--- Work to be completed ---
Write out, word for word, the first line of the data below and every line after it through the one containing "V = FreeCAD.Vector".

* begin Data supplied *

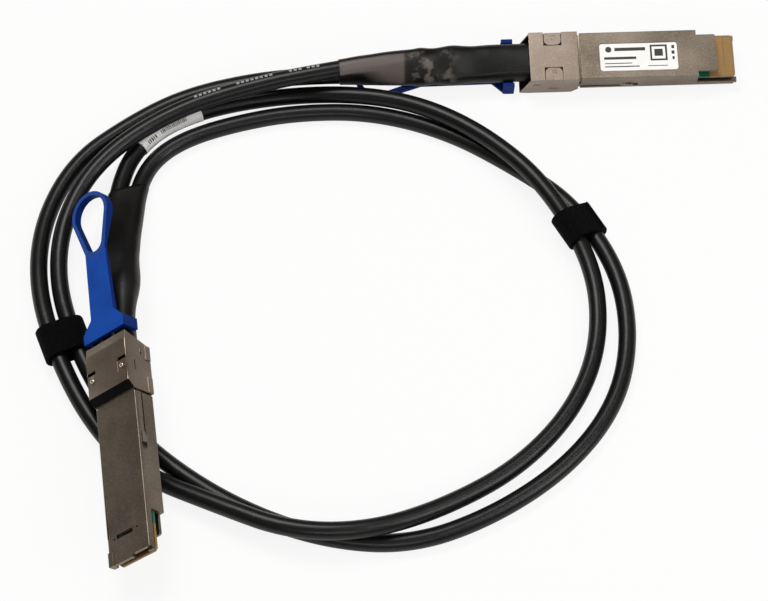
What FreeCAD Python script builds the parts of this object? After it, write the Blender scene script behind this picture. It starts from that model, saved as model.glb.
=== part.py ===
"""Direct attach copper cable: two round twin-axial cables joined to a pluggable module at each end.

Lengths are millimetres. Each plug is drawn in its own frame and then placed: x runs back from the nose,
y across, and z up from the label face, with the pull tab on the far side. The cables lie in one turn on the floor.
"""
import FreeCAD, Part
import math
import os

import Sketcher

os.makedirs("parts", exist_ok=True)
doc = FreeCAD.newDocument("AttachCable")
V = FreeCAD.Vector

# ---------------------------------------------------------------- driving dimensions
DIMENSIONS = {
    "nose": 0.6,               # front of the top shell
    "card_nose": 1.3,          # front edge of the paddle card
    "tongue_nose": 8.1,        # front of the bottom shell's tongue
    "bottom_nose": 15.2,       # front of the bottom shell at full width
    "shell_step": 58.1,        # where both shells narrow to go into the backshell
    "shell_back": 63.5,
    "half_width": 9.175,
    "rear_half": 8.5,          # half width inside the backshell, and the floor of the side grooves
    "inner_half": 7.275,
    "height": 8.5,
    "parting": 4.6,            # split line of the two shells, and the top of the card
    "roof": 1.2,
    "floor": 1.0,
    "rear_floor": 0.55,
    "tongue_half": 7.2,
    "card_half": 8.2,
    "card_thick": 1.0,
    "card_back": 50.0,
    "card_chamfer": 0.8,
    "key_slot_x": 9.1,
    "key_slot_wide": 1.5,
    "lip_low": 6.1,            # the side walls end here ahead of the bottom shell
    "lip_notch": 1.0,          # set-back of the roof's front edge on one side
    "notch_side": 1.5,
    "rib_back": 5.6,
    "pin_hole": 0.45,          # two small ejector holes beside the keying slot
    "pin_hole_deep": 0.5,
    "rail_start": 10.7,
    "rail_end": 26.0,
    "groove_start": 37.0,
    "groove_low": 5.0,
    "groove_high": 7.2,
    "backshell_half": 9.4,
    "backshell_front": 58.9,
    "backshell_top": 11.3,
    "backshell_foot": 76.8,    # rear edge at the label face
    "backshell_tail": 80.3,    # rear edge at the pull tab
    "sheet_steel": 0.4,
    "shoulder": 2.4,           # run and rise of the sloped front of the backshell
    "tail_bend": 77.3,
    "crimp_start": 65.0,
    "crimp_end": 71.2,
    "crimp_reach": 4.8,
    "dimple_x": 68.1,          # ring mark punched in each crimp tab
    "dimple_side": 7.4,
    "dimple_radius": 1.05,
    "seat_front": 65.8,        # shallow seat and slot at each edge of the backshell's top
    "seat_back": 70.0,
    "seat_inner": 5.0,
    "boss_x": 67.6,
    "boss_side": 7.0,
    "boss_radius": 0.95,
    "vent_front": 72.9,        # narrow slots through both side walls
    "vent_low": 3.9,
    "vent_high": 7.2,
    "arm_inner": 8.55,
    "arm_outer": 8.9,
    "arm_low": 5.2,
    "arm_high": 7.0,
    "arm_front": 39.0,
    "kick_out": 9.8,
    "plate_front": 61.8,
    "plate_back": 79.0,
    "plate_low": 9.55,
    "plate_high": 9.9,
    "tongue_back": 85.5,
    "tongue_inner": 2.2,
    "tongue_outer": 3.4,
    "window_front": 63.2,
    "window_back": 73.0,
    "window_inner": 3.9,
    "window_outer": 6.1,
    "clamp_front": 64.0,
    "clamp_back": 74.6,
    "clamp_half": 8.4,
    "clamp_low": 0.7,
    "clamp_high": 8.4,
    "post_front": 71.0,
    "post_back": 72.4,
    "post_high": 10.6,
    "spring_radius": 0.82,
    "spring_wire": 0.15,
    "tab_front": 82.4,
    "tab_half": 9.5,
    "tab_flare": 90.5,
    "strap_half": 5.4,
    "strap_end": 117.5,
    "strap_low": 9.4,
    "strap_high": 11.2,
    "ring_low": 8.4,
    "ring_high": 11.4,
    "ring_x": 130.7,
    "ring_radius": 9.9,
    "ring_hole": 7.1,
    "hole_neck": 120.3,
    "hole_half": 3.9,
    "ear_low": 4.4,
    "jacket_radius": 3.1,
    "cable_start": 66.0,
    "cable_bend": 82.0,
    "cable_side": 3.3,         # each cable's centre from the plug's centre line
    "cable_height": 4.5,
    "sleeve_wall": 0.8,
    "label_front": 22.5,
    "label_long": 28.5,
    "label_wide": 10.8,
    "label_thick": 0.15,
    "label_side": 4.4,         # the label's long edge from the plug's centre line
    "label_recess": 0.2,
    "wrap_wide": 12.0,
    "wrap_wall": 1.1,
    "wrap_gap": 0.7,
}

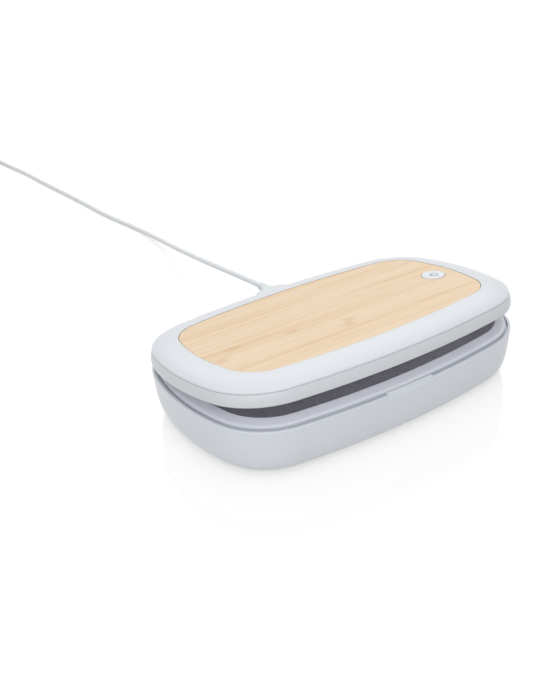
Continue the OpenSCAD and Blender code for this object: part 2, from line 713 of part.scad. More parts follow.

* end Data supplied *

--- Solution for this problem ---
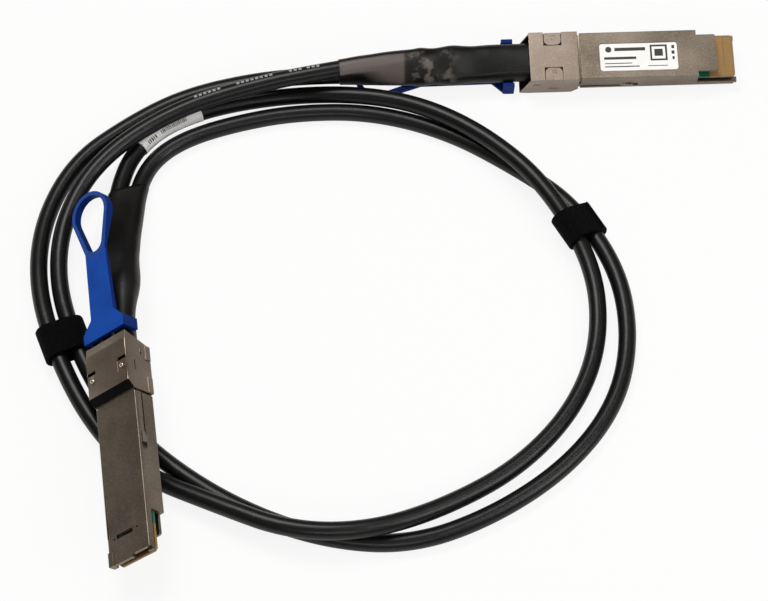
What FreeCAD Python script builds the parts of this object? After it, write the Blender scene script behind this picture. It starts from that model, saved as model.glb.
=== part.py ===
"""Direct attach copper cable: two round twin-axial cables joined to a pluggable module at each end.

Lengths are millimetres. Each plug is drawn in its own frame and then placed: x runs back from the nose,
y across, and z up from the label face, with the pull tab on the far side. The cables lie in one turn on the floor.
"""
import FreeCAD, Part
import math
import os

import Sketcher

os.makedirs("parts", exist_ok=True)
doc = FreeCAD.newDocument("AttachCable")
V = FreeCAD.Vector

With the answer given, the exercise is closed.